Bei symptomatischer AVK ist auch eine Thrombozytenaggregationshemmung (Verhinderung des Zusammenklumpens der Blutplättchen) mit Acetylsalicylsäure oder Clopidogrel angezeigt.

Nach neuesten Studien zeigt dabei Clopidogrel einen deutlichen Vorteil hinsichtlich Risiko und Nutzen im Vergleich zu Acetylsalicylsäure. In der Primärprävention, d.h. bei asymptomatischer AVK und bekannten Risikofaktoren zeigen Thrombozytenaggregationshemmer zwar eine Reduktion des Risikos für Schlaganfall und Herzinfarkt um etwa 18 %, steigern aber das Risiko für schwere Blutungen um bis zu 95 %.

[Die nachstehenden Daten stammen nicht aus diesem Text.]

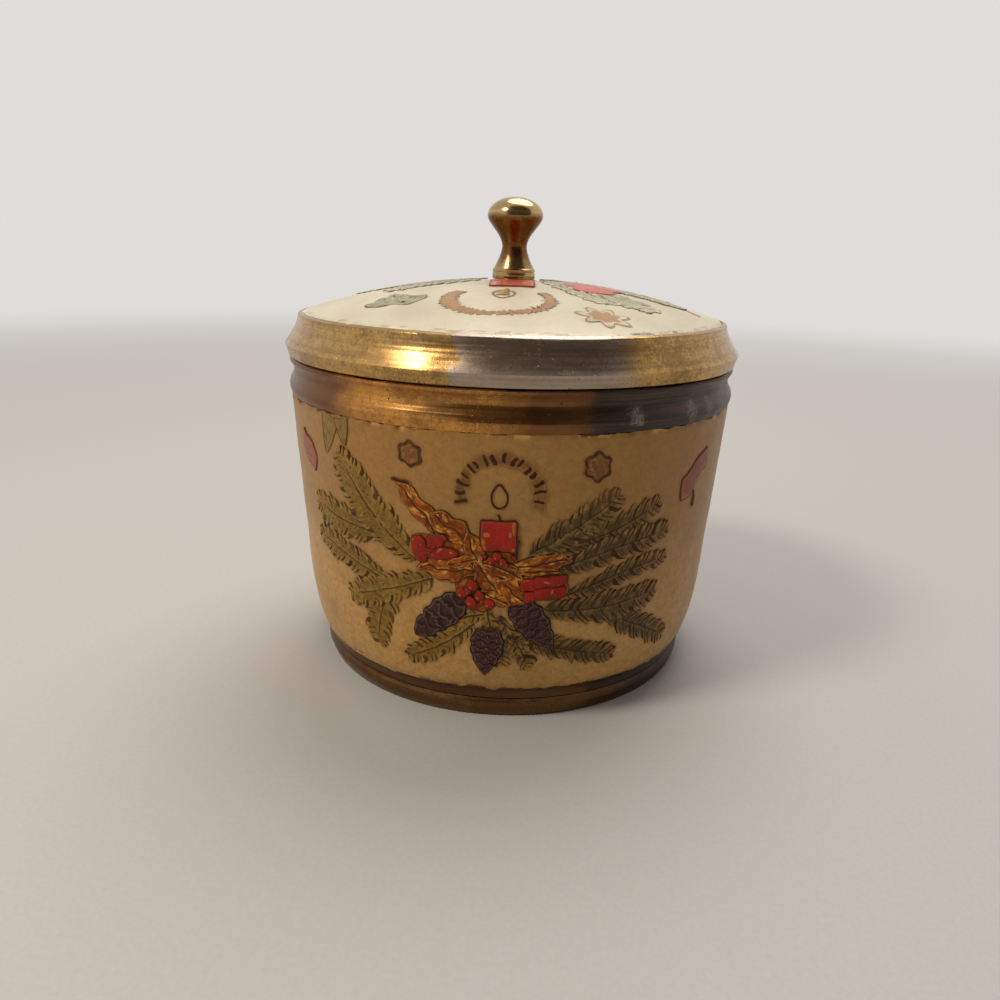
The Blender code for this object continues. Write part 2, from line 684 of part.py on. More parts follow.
def prism_mesh(name, outline, depth):
    """A flat outline in X and Y, given a depth along Z."""
    curve = bpy.data.curves.new(name, "CURVE")
    curve.dimensions = "2D"
    curve.fill_mode = "BOTH"
    curve.extrude = depth / 2
    spline = curve.splines.new("POLY")
    spline.points.add(len(outline) - 1)
    for point, (x, y) in zip(spline.points, outline):
        point.co = (x, y, 0.0, 1.0)
    spline.use_cyclic_u = True
    holder = bpy.data.objects.new(name, curve)
    bpy.context.scene.collection.objects.link(holder)
    bpy.context.view_layer.update()
    evaluated = holder.evaluated_get(bpy.context.evaluated_depsgraph_get())
    mesh = bpy.data.meshes.new_from_object(evaluated)
    mesh.name = name
    bpy.data.objects.remove(holder, do_unlink=True)
    bpy.data.curves.remove(curve)
    work = bmesh.new()
    work.from_mesh(mesh)
    bmesh.ops.remove_doubles(work, verts=work.verts, dist=MERGE_DISTANCE)
    bmesh.ops.recalc_face_normals(work, faces=work.faces)
    work.to_mesh(mesh)
    work.free()
    mesh.materials.clear()
    return mesh


def wall_placement(start, end, turn):
    """Frame of a shape on the wall, its length and the angle it faces."""
    angles = [place[0] * ENAMEL_BAND_HEIGHT / BAND_RADIUS for place in (start, end)]
    middle = sum(angles) / 2
    facing = middle + math.tau * turn
    flat = []
    for angle, place in zip(angles, (start, end)):
        height = between(ENAMEL_FOOT_HEIGHT, ENAMEL_TOP_HEIGHT, place[1])
        flat.append(Vector((belly_radius(height) * math.sin(angle - middle), height)))
    outward = Vector((math.sin(facing), -math.cos(facing), 0.0))
    sideways = Vector((math.cos(facing), math.sin(facing), 0.0))
    run = flat[1] - flat[0]
    along = (sideways * run.x + Vector((0.0, 0.0, run.y))).normalized()
    across = outward.cross(along)
    origin = outward * BAND_RADIUS + sideways * flat[0].x + Vector((0.0, 0.0, flat[0].y))
    return frame_matrix(along, across, outward, origin), run.length


def lid_placement(start, end, turn):
    """Frame of a shape on the lid, and its length. The lid's picture isn't turned."""
    first = Vector((*start, 0.0)) * LID_ENAMEL_RADIUS
    run = Vector((*end, 0.0)) * LID_ENAMEL_RADIUS - first
    upward = Vector((0.0, 0.0, 1.0))
    along = run.normalized()
    origin = first + Vector((0.0, 0.0, DOME_FOOT_HEIGHT))
    return frame_matrix(along, upward.cross(along), upward, origin), run.length


def frame_matrix(first, second, third, origin):
    matrix = Matrix((first, second, third)).transposed().to_4x4()
    matrix.translation = origin
    return matrix


def cell_range(shapes):
    """The box of places that a cell's shapes reach, a width past their ends."""
    reach = max(width for _, _, _, width in shapes)
    places = [place for _, start, end, _ in shapes for place in (start, end)]
    xs = [x for x, _ in places]
    ys = [y for _, y in places]
    return min(xs) - reach, max(xs) + reach, min(ys) - reach, max(ys) + reach


def ranges_meet(first, second):
    across = first[0] < second[1] and second[0] < first[1]
    return across and first[2] < second[3] and second[2] < first[3]


def cell_cutter(name, shape, placement, unit, depth, turn, margin, cutters):
    """A cutter through the enamel with a shape's outline, moved out by a margin."""
    kind, start, end, width_share = shape
    matrix, length = placement(start, end, turn)
    length_share = math.dist(start, end)
    outline = cell_outline(kind, length, length_share, width_share * unit, margin)
    if margin:
        outline = grown(outline, margin)
    cutter = bpy.data.objects.new(name, prism_mesh(name, outline, depth))
    cutters.objects.link(cutter)
    cutter.matrix_world = matrix
    hide_as_guide(cutter)
    return cutter


def plan_cells(cells, placement, unit, depth, picture, sets):
    """Makes the cutters of a picture's cells: for each cell its name, colour, reach, shapes and windows."""
    fills, windows = sets
    turn, ending, left_out = picture
    plan = []
    for name, finish, shapes in cells:
        if name in left_out:
            continue
        cutters = []
        for margin, collection, word in ((0.0, fills, "fill"), (GAP, windows, "window")):
            made = [
                cell_cutter(
                    f"{name}{ending}_{word}_{i}", shape, placement, unit, depth, turn, margin, collection
                )
                for i, shape in enumerate(shapes)
            ]
            cutters.append(made)
        plan.append((name + ending, finish, cell_range(shapes), *cutters))
    return plan


def lay_cells(plan, blank, collection, parent=None):
    """Fills the windows of a picture, each cell cut back from those that lie on top of it."""
    laid = []
    for name, finish, reach, shapes, windows in plan:
        piece = add_piece(name, shapes[0].data.copy(), finish, collection, parent)
        piece.matrix_world = shapes[0].matrix_world
        for other in shapes[1:]:
            add_boolean(piece, other, "UNION")
        add_boolean(piece, blank, "INTERSECT")
        for upper_reach, upper_windows in laid:
            if ranges_meet(reach, upper_reach):
                for window in upper_windows:
                    add_boolean(piece, window, "DIFFERENCE")
        laid.append((reach, windows))


def enamelled(name, profile, windows, collection, parent=None):
    """The cream ground, cut through by all the windows of a collection."""
    ground = turned(name, profile, CREAM, collection, parent)
    cut = add_boolean(ground, None, "DIFFERENCE")
    cut.operand_type = "COLLECTION"
    cut.collection = windows
    return ground


def largest_solid(mesh):
    """Drops the slivers that the cuts leave loose from a mesh."""
    work = bmesh.new()
    work.from_mesh(mesh)
    waiting = set(work.faces)
    islands = []
    while waiting:
        island = {waiting.pop()}
        edge = list(island)
        while edge:
            near = {face for line in edge.pop().edges for face in line.link_faces} & waiting
            waiting -= near
            island |= near
            edge.extend(near)
        islands.append(island)
    islands.sort(key=lambda island: sum(face.calc_area() for face in island))
    for island in islands[:-1]:
        bmesh.ops.delete(work, geom=list(island), context="FACES")
    work.to_mesh(mesh)
    work.free()
    return mesh


def settle_cuts(collection):
    """Applies the cuts of all the cut pieces, and keeps each piece's one solid."""
    view = bpy.context.evaluated_depsgraph_get()
    cut = [piece for piece in collection.objects if piece.type == "MESH"]
    cut = [piece for piece in cut if any(step.type == "BOOLEAN" for step in piece.modifiers)]
    meshes = [bpy.data.meshes.new_from_object(piece.evaluated_get(view)) for piece in cut]
    for piece, mesh in zip(cut, meshes):
        piece.modifiers.clear()
        piece.data = largest_solid(mesh)


def make_wall_enamel(collection, cutters):
    windows = new_collection("wall_windows")
    depth = FOOT_RADIUS
    plans = [
        plan_cells(
            WALL_CELL_SHARES, wall_placement, ENAMEL_BAND_HEIGHT, depth, picture, (cutters, windows)
        )
        for picture in WALL_PICTURE_SHARES
    ]
    blank = turned("band_blank", band_profile(), CREAM, cutters)
    hide_as_guide(blank)
    for plan in plans:
        lay_cells(plan, blank, collection)
    enamelled("body_enamel", band_profile(), windows, collection)
    settle_cuts(collection)


def make_lid_enamel(collection, cutters, parent):
    windows = new_collection("lid_windows")
    depth = DOME_TOP_HEIGHT
    plan = plan_cells(
        LID_CELL_SHARES, lid_placement, LID_ENAMEL_RADIUS, depth, LID_PICTURE_SHARES, (cutters, windows)
    )
    blank = turned("dome_blank", dome_enamel_profile(), CREAM, cutters)
    hide_as_guide(blank)
    lay_cells(plan, blank, collection, parent)
    enamelled("lid_enamel", dome_enamel_profile(), windows, collection, parent)


def main():
    clear_scene()
    canister = new_collection("cloisonne_canister")
    cutters = new_collection("cutters")
    lid = bpy.data.objects.new("lid_axis", None)
    canister.objects.link(lid)

    make_foot_ring(canister)
    make_base_disc(canister)
    make_body_wall(canister)
    make_wall_enamel(canister, cutters)

    make_lid_shell(canister, lid)
    make_lid_collar(canister, lid)
    make_lid_enamel(canister, cutters, lid)
    make_knob(canister, lid)
    make_knob_washer(canister, lid)
    make_knob_screw(canister, cutters, lid)
    settle_cuts(canister)


main()
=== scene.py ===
"""Cloisonne canister: the finish of its brass and enamel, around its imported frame.

The table is z = 0, the pot's axis is x = y = 0, and the front of the ornament faces -Y.
"""

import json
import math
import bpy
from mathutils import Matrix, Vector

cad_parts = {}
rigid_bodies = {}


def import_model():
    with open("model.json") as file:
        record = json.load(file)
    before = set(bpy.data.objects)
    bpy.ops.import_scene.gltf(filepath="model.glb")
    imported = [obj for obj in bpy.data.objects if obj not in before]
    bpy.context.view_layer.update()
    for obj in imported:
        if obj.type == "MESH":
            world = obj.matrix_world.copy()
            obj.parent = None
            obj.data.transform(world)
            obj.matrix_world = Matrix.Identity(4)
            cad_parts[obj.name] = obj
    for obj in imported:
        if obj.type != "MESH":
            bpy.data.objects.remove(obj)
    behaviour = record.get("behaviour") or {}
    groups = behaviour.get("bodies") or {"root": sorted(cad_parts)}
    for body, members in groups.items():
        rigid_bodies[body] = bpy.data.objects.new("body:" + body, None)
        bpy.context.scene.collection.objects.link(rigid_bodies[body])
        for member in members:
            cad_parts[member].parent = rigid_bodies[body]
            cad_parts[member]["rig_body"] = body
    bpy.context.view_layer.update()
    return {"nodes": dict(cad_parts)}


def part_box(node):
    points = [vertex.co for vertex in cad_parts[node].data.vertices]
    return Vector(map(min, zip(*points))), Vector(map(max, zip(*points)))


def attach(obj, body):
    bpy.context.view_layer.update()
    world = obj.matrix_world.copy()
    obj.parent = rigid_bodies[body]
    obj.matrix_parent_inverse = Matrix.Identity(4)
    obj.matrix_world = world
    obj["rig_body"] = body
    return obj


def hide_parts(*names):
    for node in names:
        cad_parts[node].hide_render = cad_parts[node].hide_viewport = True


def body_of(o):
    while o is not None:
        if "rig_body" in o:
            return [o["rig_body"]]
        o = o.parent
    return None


bl_info = {
    "name": "Cloisonne canister",
    "version": (1, 0, 0),
    "blender": (4, 5, 0),
    "location": "View3D > Sidebar > Canister",
    "description": "Turned brass, cream ground and raised enamel ornament of a lidded canister",
    "category": "Object",
}

from types import SimpleNamespace

import bpy
import numpy as np
from bpy.props import FloatProperty, FloatVectorProperty, IntProperty, PointerProperty
from mathutils import Matrix, Vector

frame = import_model()

MM = 0.001
MERGE_DISTANCE = 0.002 * MM
CREASE_ANGLE = math.radians(40)
PLATE_CREASE_ANGLE = math.radians(60)

# Places read from the frame
WALL_FOOT, WALL_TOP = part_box("body_wall")
FOOT_LOW, FOOT_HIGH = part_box("foot_ring")
BAND_LOW, BAND_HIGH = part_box("body_enamel")
SHELL_LOW, SHELL_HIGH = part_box("lid_shell")
COLLAR_LOW, COLLAR_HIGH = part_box("lid_collar")
KNOB_LOW, KNOB_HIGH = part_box("knob")
DISC_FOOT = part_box("base_disc")[0].z
LID_ENAMEL_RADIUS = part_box("lid_enamel")[1].x

# Sizes that all the brass shares
GAP = 0.3 * MM
SHEET_THICKNESS = 1.8 * MM
RECESS = 0.35 * MM
ENAMEL_DEPTH = 0.5 * MM
ENAMEL_EDGE_DEPTH = 0.4 * MM
EDGE = 0.3 * MM
NICK = 0.1 * MM
LAP = 0.2 * MM
CORNER = 0.15 * MM

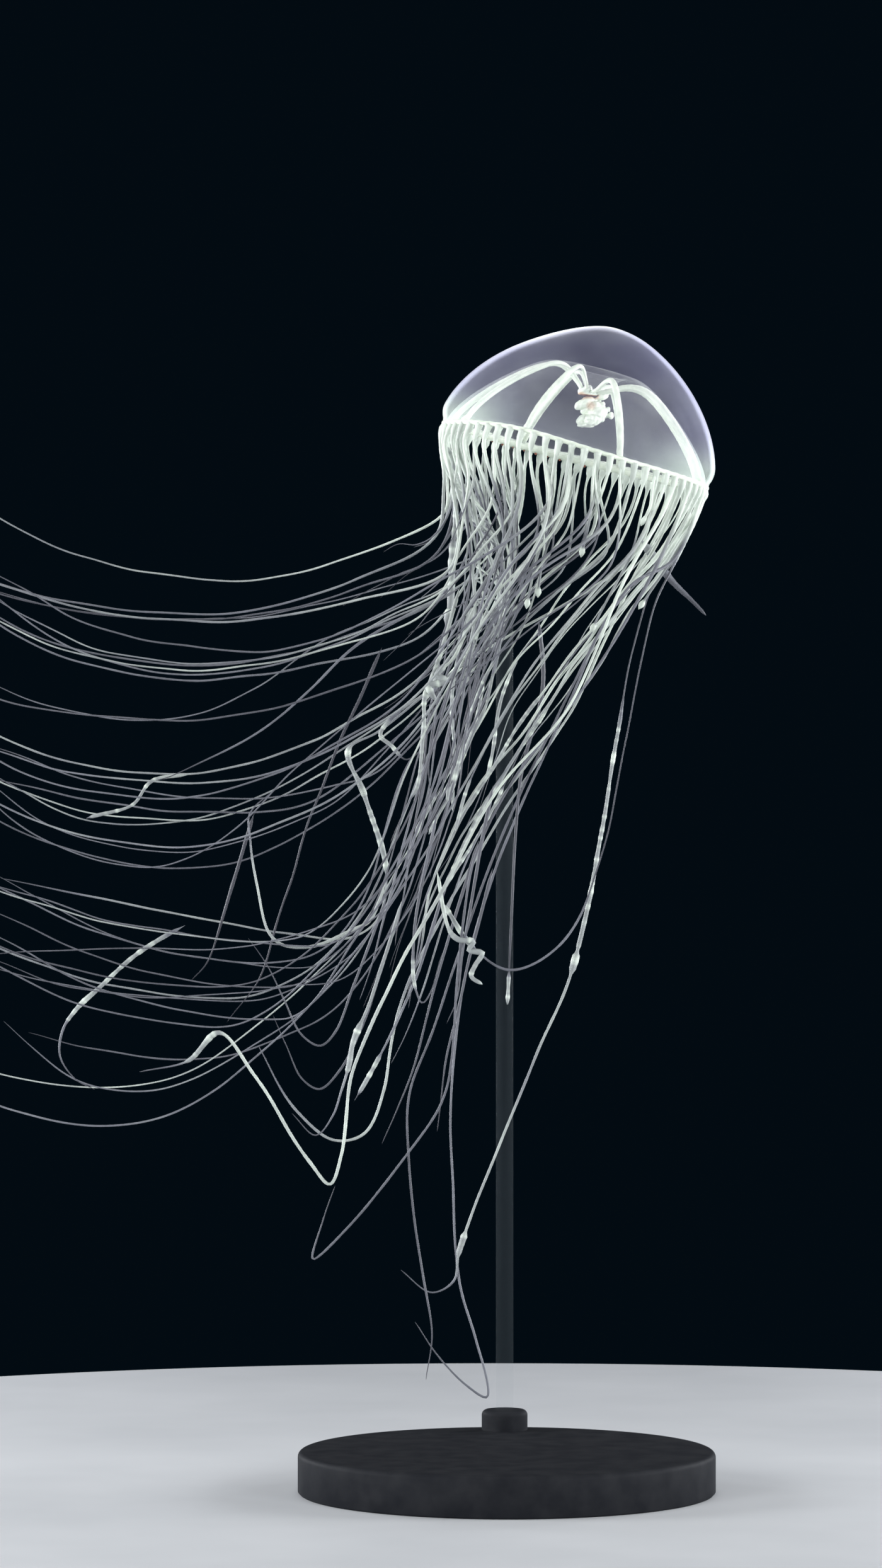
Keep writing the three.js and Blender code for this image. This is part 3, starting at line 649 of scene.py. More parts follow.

Weitere Medikamente zur Verbesserung der Durchblutung werden bei fortgeschrittener AVK eingesetzt. Hier haben sich vor allem Prostaglandinderivate bewährt, welche die Blutgefäße erweitern und einen verbesserten Abfluss des Blutes auch über Kollateralen ermöglichen. Ebenso hemmen sie die Thrombozytenaggregation und verbessern die Plastizität der roten Blutkörperchen, um auf diese Weise leichter an einer Engstelle im Blutgefäß vorbeizufließen.

Fazit

Die periphere Arterielle Verschlusskrankheit ist in Deutschland immer noch eine unterschätzte Erkrankung, obwohl 3 - 10 % der Deutschen betroffen sind.

Da sie in engem Zusammenhang mit mehreren chronischen Erkrankungen steht, ist die interdisziplinäre Zusammenarbeit von Hausärzten, Internisten, Diabetologen und Gefäßchirurgen  notwendig - nur so können Gefäßschäden behoben und das Fortschreiten verhindert werden!